Sunday, December 2, 2012

Season of Asking

I'm a big fan of gift giving. And I'm also a big fan of supporting non-profit organizations. 

I have a handful that are important to me that I give to on an annual basis and I'm also generally pretty quick to support those that are important to friends and family when I hear about them participating in a fundraising walk, run, jumprope-a-thon, etc. I also always make a gift during times of greater need, like with Hurricane Sandy. In fact, I made several over the past month - both to the Red Cross and to smaller, community driven or personal fundraising efforts I was aware of. 

I'm not talking about major gifts, no one will be naming a building after me anytime soon (or ever) but I give pretty generously in my opinion, and have increased the amounts over the years as I've been able to. 

I'm not saying all of this to pat myself on the back, just trying to set the stage for the rant that is coming your way. 

I am so annoyed that I keep getting fundraising appeals from groups I've already given to this year. 

I used to work in a development office. Fundraising wasn't my role, but as part of that team I know that once someone made a gift that was it for the year in terms of asks. Sure, they'd still get our quarterly magazine and invitation to events so they had other opportunities to give, but the direct appeal letters came to an immediate halt once a gift was made. 

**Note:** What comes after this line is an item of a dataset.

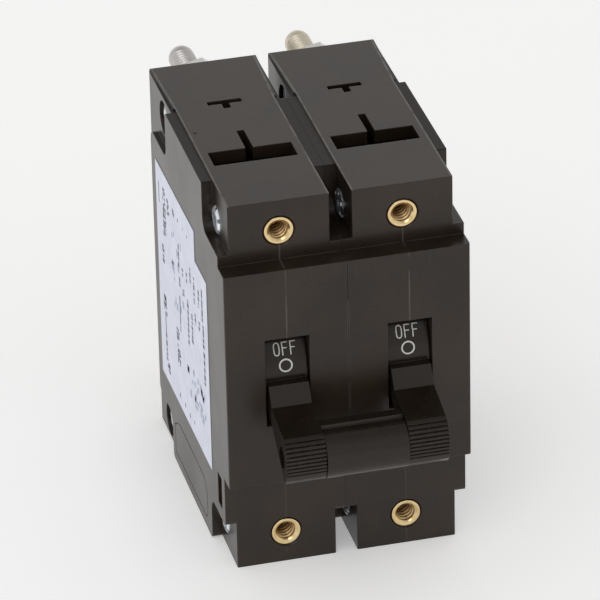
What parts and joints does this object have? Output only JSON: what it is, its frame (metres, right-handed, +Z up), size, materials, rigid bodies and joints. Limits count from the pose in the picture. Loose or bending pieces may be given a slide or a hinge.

That doesn't seem to be the case anymore. I keep getting letters in the mail or emails in my inbox asking for a gift when I've already made one. The best was a few weeks ago, when I got two envelopes from an organization in the same day. The first was a thank for you for a gift I had sent, the second, a letter asking for more money. 

Come on. 

Then there are the organizations that have sold my name to other nonprofits. I'm not sure who it was, but I have gotten easily a dozen, maybe closer to two dozen, fundraising requests from organizations in the past few weeks that I haven't given to before, many of whom I've never heard of. I'm not sure how they got my name, but I do know they aren't getting my money. 

I know times are tough, and nonprofits are struggling to serve more people than ever before, but really, alienating those who are already your supporters isn't going to get you there. It just comes across as being unappreciative and greedy. 

And makes me question my giving choices to begin with.